Set down exactly the lines of the listing below, please, beginning with the first and ending with the line that holds "return np.round(polar(x, taper".

======== STORED DATA

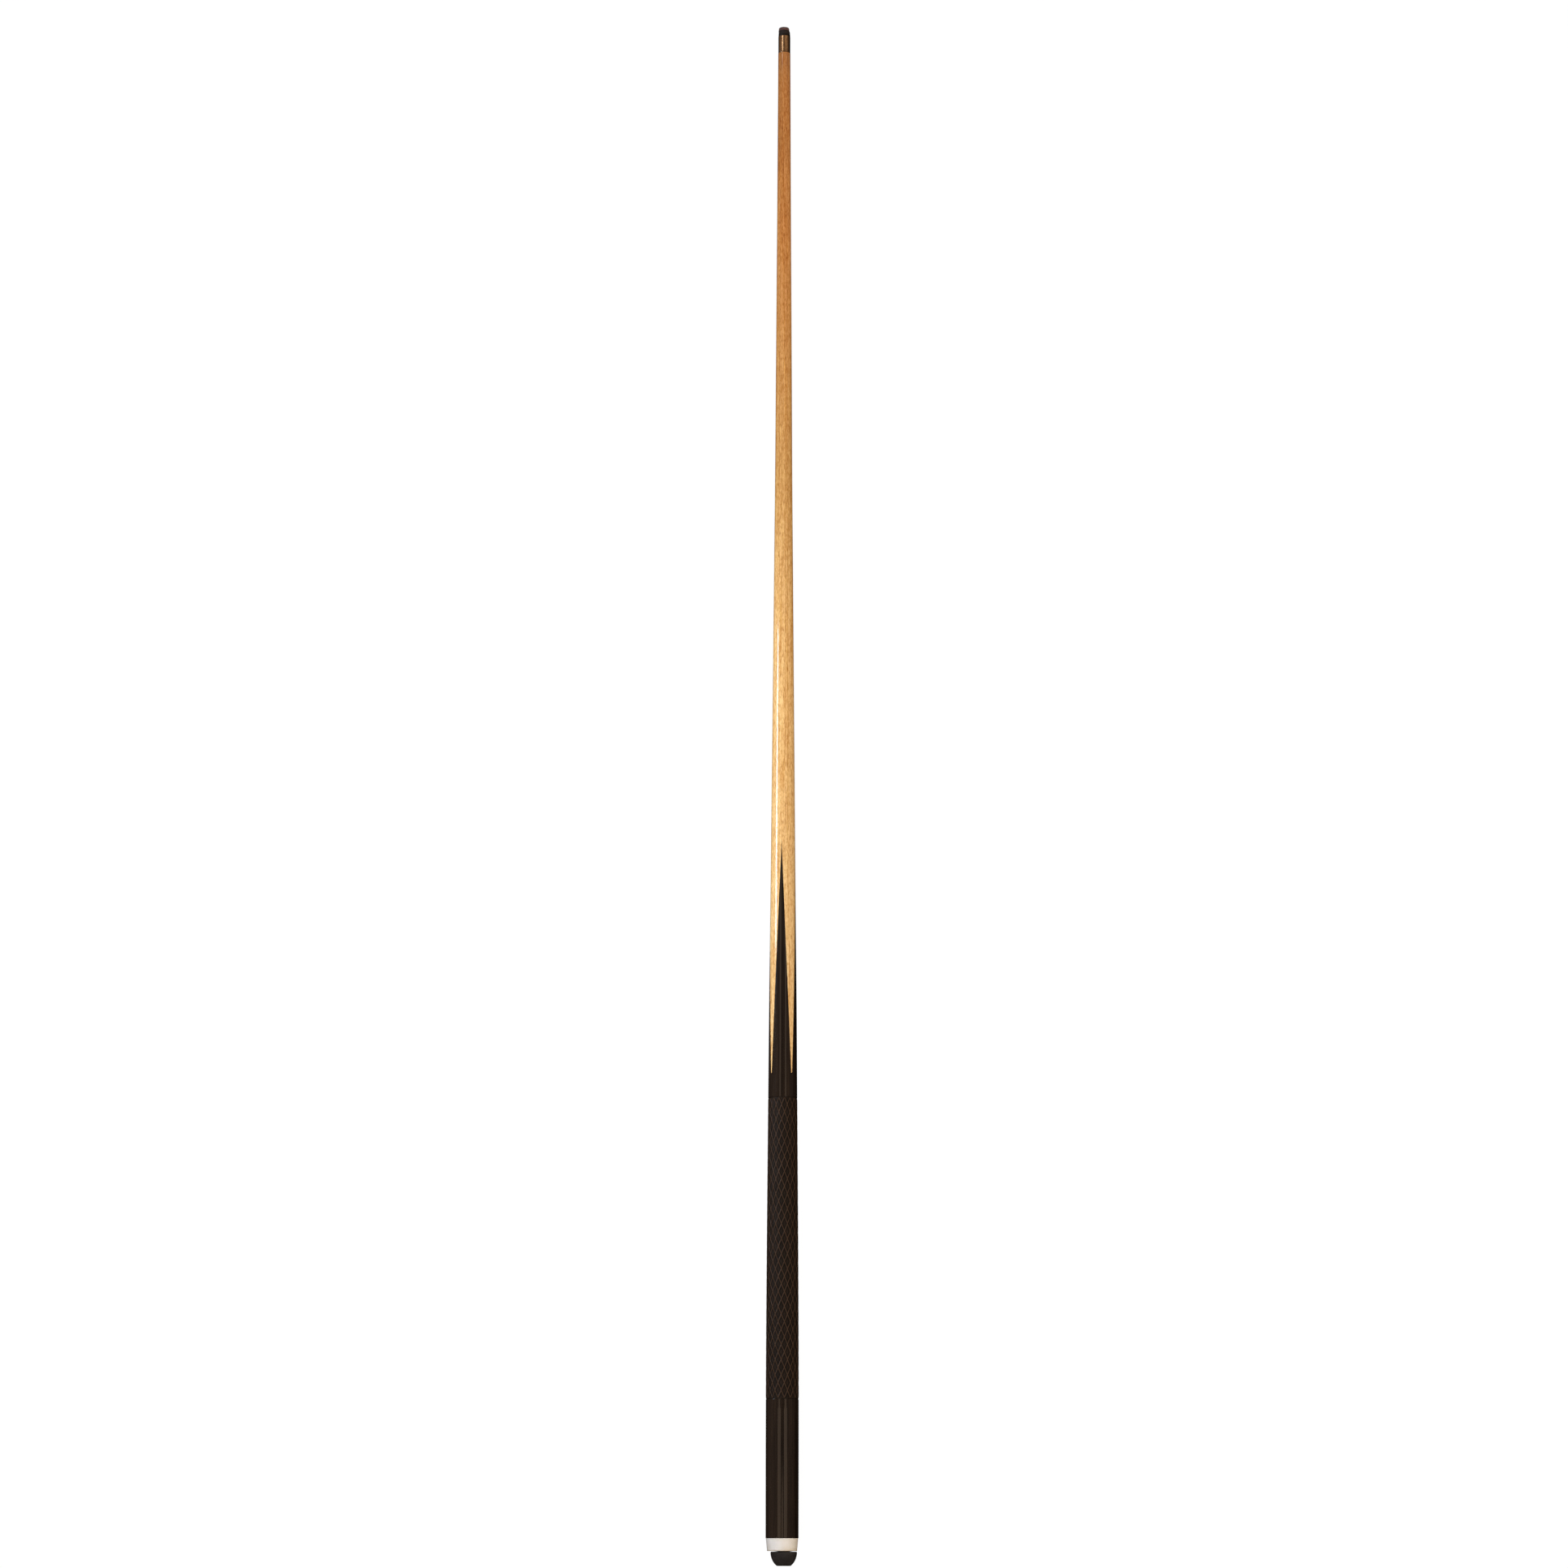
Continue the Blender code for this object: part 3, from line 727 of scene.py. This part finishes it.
def wrap_sheet(start, end):
    """The embossed sheet, made of diamond cells whose sides are the ridges."""
    steps = np.array(RIDGE_STEPS)
    cell_p, cell_q = (c.ravel() for c in np.meshgrid(steps, steps, indexing="ij"))
    side = len(steps)
    corner = np.arange(side * side).reshape(side, side)
    cell = np.stack([corner[:-1, :-1], corner[1:, :-1], corner[1:, 1:], corner[:-1, 1:]], -1)
    cell = cell.reshape(-1, 4)
    first = math.floor(2 * (start - CROSSING_X) / DIAMOND_LENGTH) - 1
    last = math.ceil(2 * (end - CROSSING_X) / DIAMOND_LENGTH)
    points, faces = [], []
    for row in range(first, last + 1):
        for k in range(DIAMONDS_AROUND):
            p, q = cell_p + row + k, cell_q + k
            w = (p - q) / 2
            if w.max() * DIAMOND_LENGTH + CROSSING_X < start:
                continue
            if w.min() * DIAMOND_LENGTH + CROSSING_X > end:
                continue
            faces.append(cell + len(points) * side * side)
            points.append(np.stack([p, q], -1))
    p, q = np.concatenate(points).T
    x = CROSSING_X + (p - q) / 2 * DIAMOND_LENGTH
    turn = CROSSING_TURN + (p + q) / 2 * FULL_TURN / DIAMONDS_AROUND
    x = np.clip(x, start, end)
    taper = np.vectorize(cue_radius)(x)
    room = np.minimum(x - start, end - x)
    lift = wrap_lift(p, q) * np.clip(room / HEM, 0, 1)
    seam = np.abs((turn + 2 * FULL_TURN) % FULL_TURN - math.pi) * taper
    lift -= SEAM_DEPTH * np.exp(-((seam / SEAM_WIDTH) ** 2))
    # the rounding makes columns that meet after a full turn share their points
    return np.round(polar(x, taper - SHEET_DEPTH + lift, turn), 8), np.concatenate(faces)


def wrap_sleeve(start, end):
    """The sleeve under the sheet, whose ends show as plain hems."""
    hem, rim, under, inside = -0.24 * MM, -0.28 * MM, -0.35 * MM, -0.7 * MM
    land = 1.0 * MM
    sleeve = soften(
        [
            (start - 0.1 * MM, cue_radius(start) + rim, 0.25 * MM),
            (start + land, cue_radius(start) + hem, 0.25 * MM),
            (start + HEM, cue_radius(start) + under),
        ]
        + along(start + HEM, end - HEM, 30 * MM, under)[1:-1]
        + [
            (end - HEM, cue_radius(end) + under),
            (end - land, cue_radius(end) + hem, 0.25 * MM),
            (end + 0.1 * MM, cue_radius(end) + rim, 0.25 * MM),
            (end + 0.1 * MM, cue_radius(end) + inside),
        ]
        + along(end, start, 30 * MM, inside)[1:-1]
        + [(start - 0.1 * MM, cue_radius(start) + inside)]
    )
    return loft(turned(sleeve), closed=True)


def make_wrap():
    """The grip wrap: embossed sheet with crossing ridges, on a sleeve with plain hems."""
    start, end = WRAP_START + 0.35 * MM, WRAP_END - 0.35 * MM
    shells = [wrap_sheet(start, end), wrap_sleeve(start, end)]
    obj = make_mesh("wrap_leatherette", shells, sharp=math.radians(60))
    # how high each point stands, from 0 in the grooves to 1 on the ridges, for the finish's
    # painted highlight and shade and its roughness
    co = np.empty(len(obj.data.vertices) * 3)
    obj.data.vertices.foreach_get("co", co)
    co = co.reshape(-1, 3)
    height = np.hypot(co[:, 1], co[:, 2]) - np.vectorize(cue_radius)(co[:, 0]) + 0.3 * MM
    lifts = obj.data.attributes.new("lift", "FLOAT", "POINT")
    lifts.data.foreach_set("value", np.clip(height / (0.37 * MM), 0, 1).astype(np.float32))
    return obj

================

- [REPLY TO THE EXERCISE]
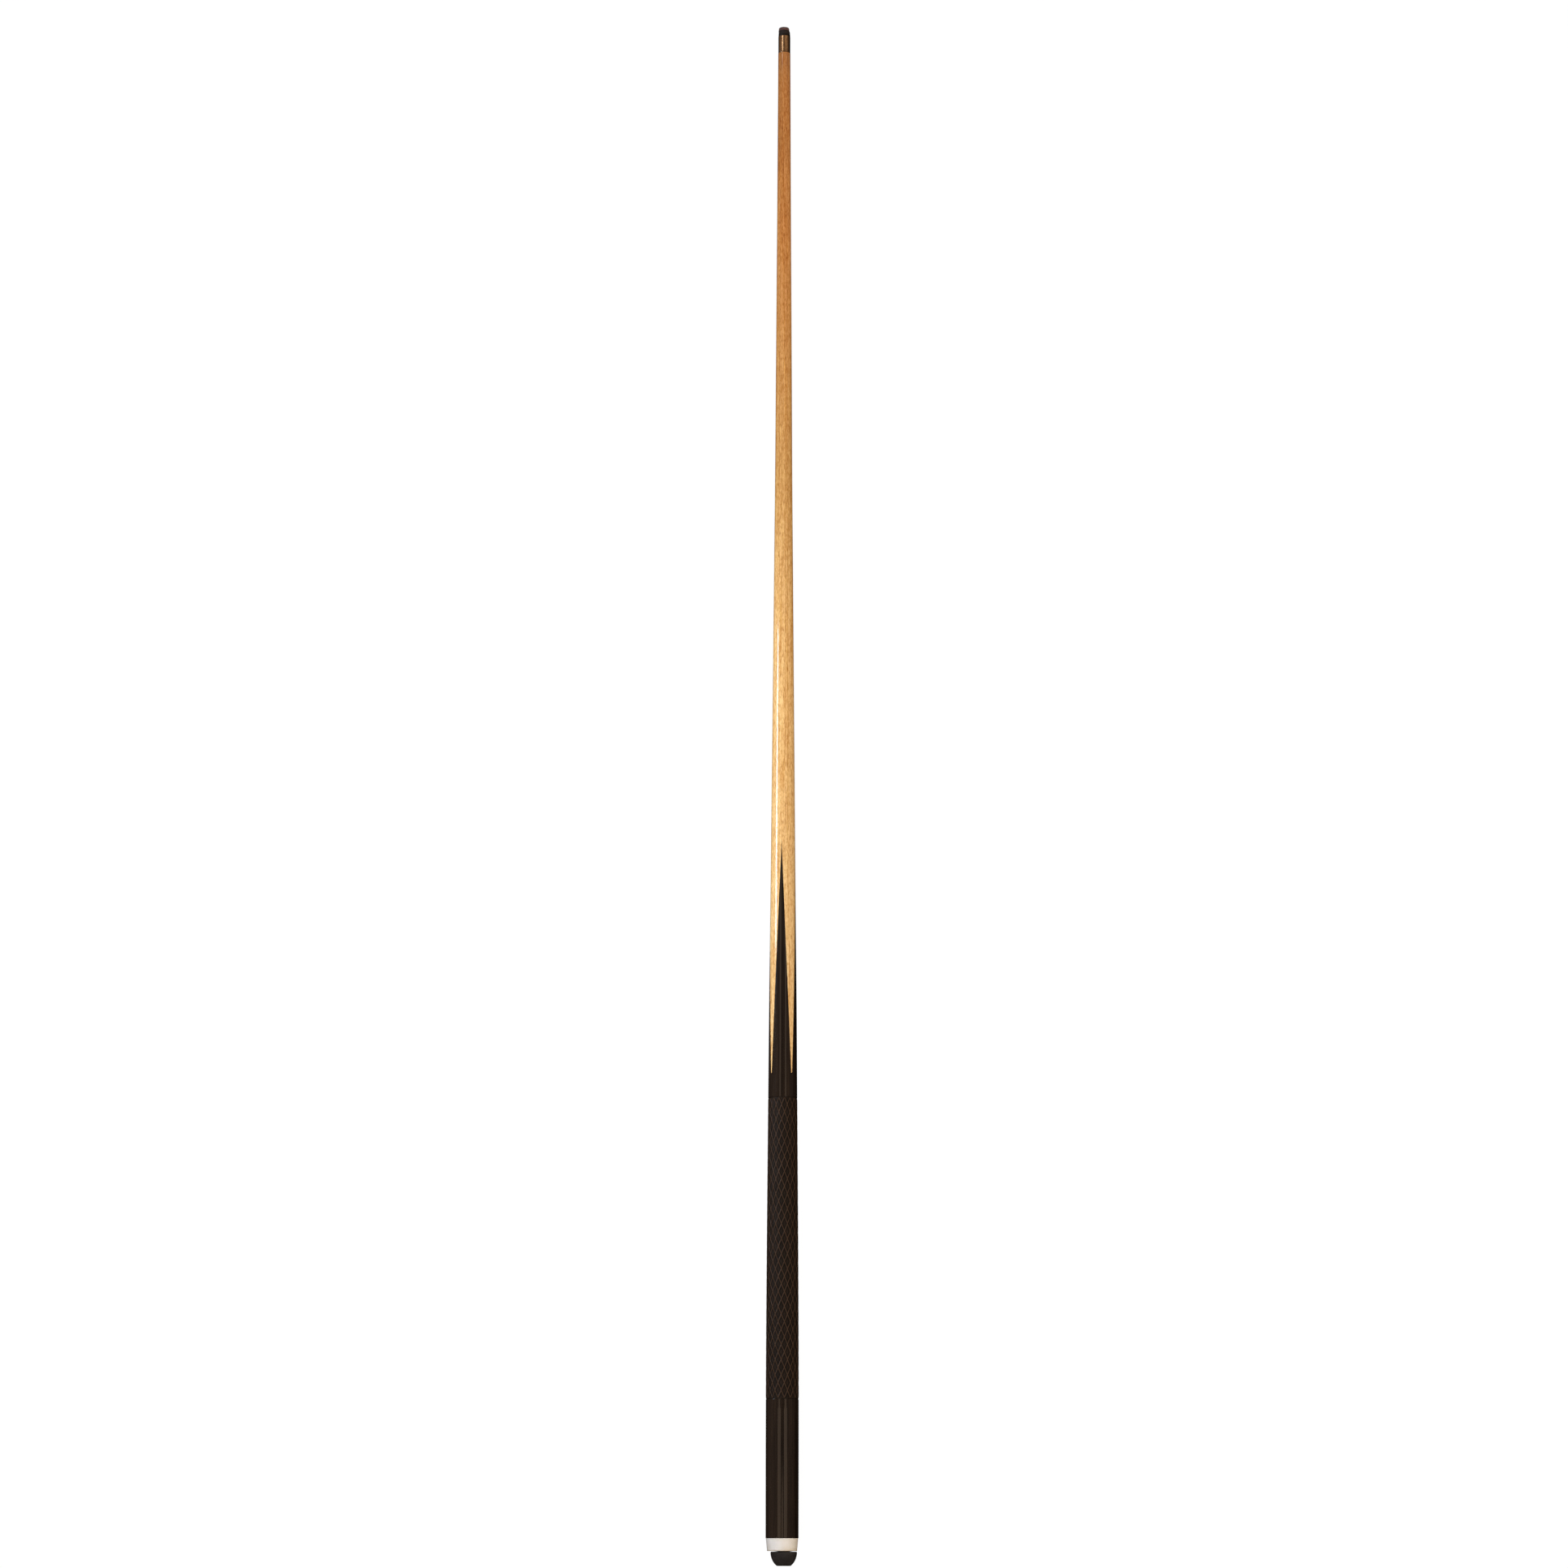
Continue the Blender code for this object: part 3, from line 727 of scene.py. This part finishes it.
def wrap_sheet(start, end):
    """The embossed sheet, made of diamond cells whose sides are the ridges."""
    steps = np.array(RIDGE_STEPS)
    cell_p, cell_q = (c.ravel() for c in np.meshgrid(steps, steps, indexing="ij"))
    side = len(steps)
    corner = np.arange(side * side).reshape(side, side)
    cell = np.stack([corner[:-1, :-1], corner[1:, :-1], corner[1:, 1:], corner[:-1, 1:]], -1)
    cell = cell.reshape(-1, 4)
    first = math.floor(2 * (start - CROSSING_X) / DIAMOND_LENGTH) - 1
    last = math.ceil(2 * (end - CROSSING_X) / DIAMOND_LENGTH)
    points, faces = [], []
    for row in range(first, last + 1):
        for k in range(DIAMONDS_AROUND):
            p, q = cell_p + row + k, cell_q + k
            w = (p - q) / 2
            if w.max() * DIAMOND_LENGTH + CROSSING_X < start:
                continue
            if w.min() * DIAMOND_LENGTH + CROSSING_X > end:
                continue
            faces.append(cell + len(points) * side * side)
            points.append(np.stack([p, q], -1))
    p, q = np.concatenate(points).T
    x = CROSSING_X + (p - q) / 2 * DIAMOND_LENGTH
    turn = CROSSING_TURN + (p + q) / 2 * FULL_TURN / DIAMONDS_AROUND
    x = np.clip(x, start, end)
    taper = np.vectorize(cue_radius)(x)
    room = np.minimum(x - start, end - x)
    lift = wrap_lift(p, q) * np.clip(room / HEM, 0, 1)
    seam = np.abs((turn + 2 * FULL_TURN) % FULL_TURN - math.pi) * taper
    lift -= SEAM_DEPTH * np.exp(-((seam / SEAM_WIDTH) ** 2))
    # the rounding makes columns that meet after a full turn share their points
    return np.round(polar(x, taper - SHEET_DEPTH + lift, turn), 8), np.concatenate(faces)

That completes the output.